Does the Secretary of State accept that there is little point in encouraging, let alone compelling, people to stay at school until 18 unless there is adequate tuition and guidance in the crafts? There are many young people who will never have an academic ambition but who can become very fine craftsmen and prepare for a proper apprenticeship.

The hon. Gentleman is absolutely right to say that we will not fulfil our ambitions unless we make sure that school, college or an apprenticeship is an offer available to every young person. That is why we are legislating in the Education and Skills Bill to give every 16 and 17-year-old a right to an apprenticeship, and why we have increased the number of apprenticeships by more than 100,000 and will double them again by 2013. That is why the Conservative party is wrong to call the Bill a stunt, when in fact it will do precisely what the hon. Gentleman wants, which is to give opportunities to the young people who need them.

Does my right hon. Friend agree, however, that this is not a “Staying on in Schools” Bill? It is about staying on in training and education, and a whole variety of things that young people can do to get the right skills for the modern economy. It is quite a long time until 2013 and 2015, and my right hon. Friend has just wished you and everyone else a merry Christmas, Mr. Speaker. In the spirit of Christmas, can we not do something for these young people faster than by 2013 and 2015?

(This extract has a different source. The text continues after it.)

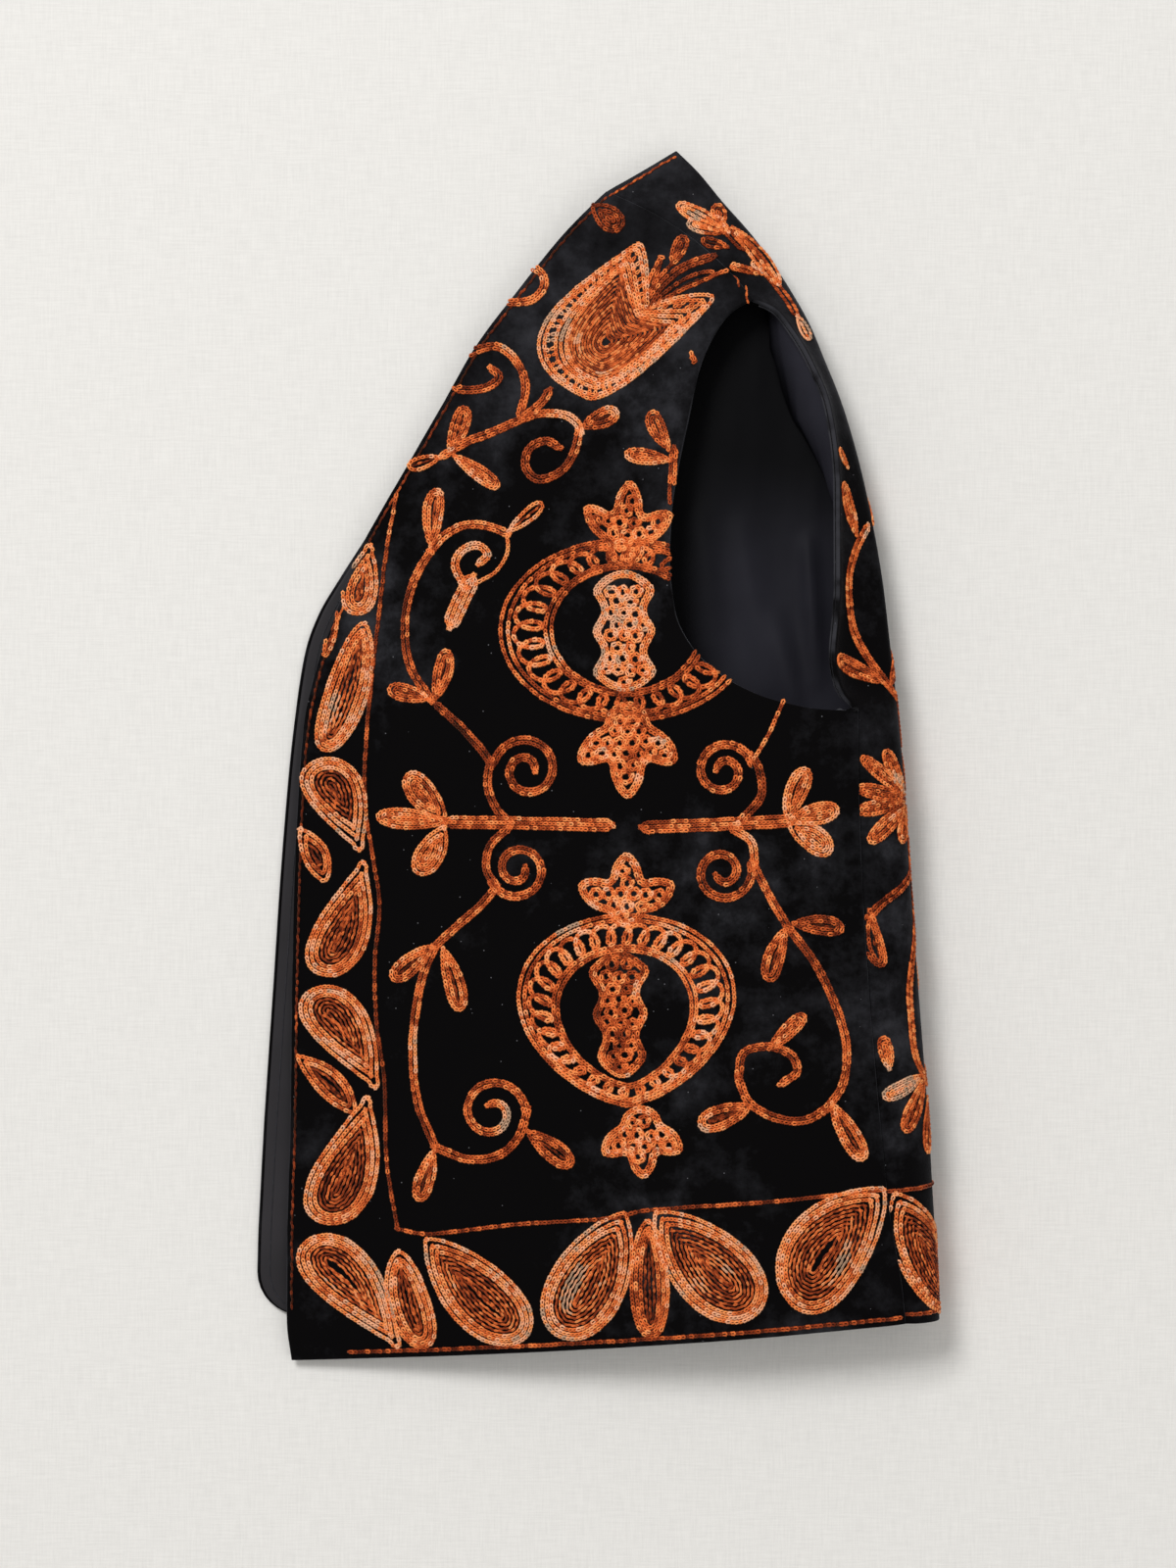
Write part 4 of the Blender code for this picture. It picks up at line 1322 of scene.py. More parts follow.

But we are, and we will progressively do more between now and 2013, when the legislation comes into effect. A few weeks ago, I extended the availability of education maintenance allowances to young people on entry to employment courses. In our children’s plan, we introduced last week a new scheme called “entry to learning”, precisely to ensure that young people who could benefit from apprenticeships if they had the qualifications to start those courses have indeed got them. That is why it is right that we do more now and in the coming years to ensure that by 2013, when the legislation comes into effect, every young person can benefit from the new opportunities on offer.

How will young people in the Berwick area be compelled to attend courses when the nearest further education college is 50 miles away, when there is only one high school, and when those who stay on at school beyond 16 are charged £360 a year for transport by the Labour council?

The important thing to ensure is that schools and colleges in that area have the support that they need. We will need to look at transport in rural areas, as I have said in past discussions on this issue, to make sure that when we say that there is an opportunity for every young person, those opportunities exist and are real. There will be an obligation on local government to make sure that the opportunities are real and can be taken advantage of. The right hon. Gentleman is right: we will need to look at transport as part of those discussions.

My right hon. Friend will know that in the past three years, in Barnsley the number of students taking modern apprenticeships has gone up by some 167 per cent., and in Doncaster by some 150 per cent. However, can he tell the House what role the new 14-to-19 diplomas will play in improving the vocational education base for young people?

The diplomas will ensure that from the age of 14 young people in schools and colleges can study the combination of theory and practice that they need to move on to an apprenticeship or to university. It is important that we ensure that the curriculum engages and challenges young people, so that they want to stay in school or college and do well by their talents. The diplomas that we are introducing will be a real step forward for those young people’s learning, and will ensure that young people in my hon. Friend’s constituency who want to benefit from an apprenticeship will reach 16 having been given the learning that they need to do so.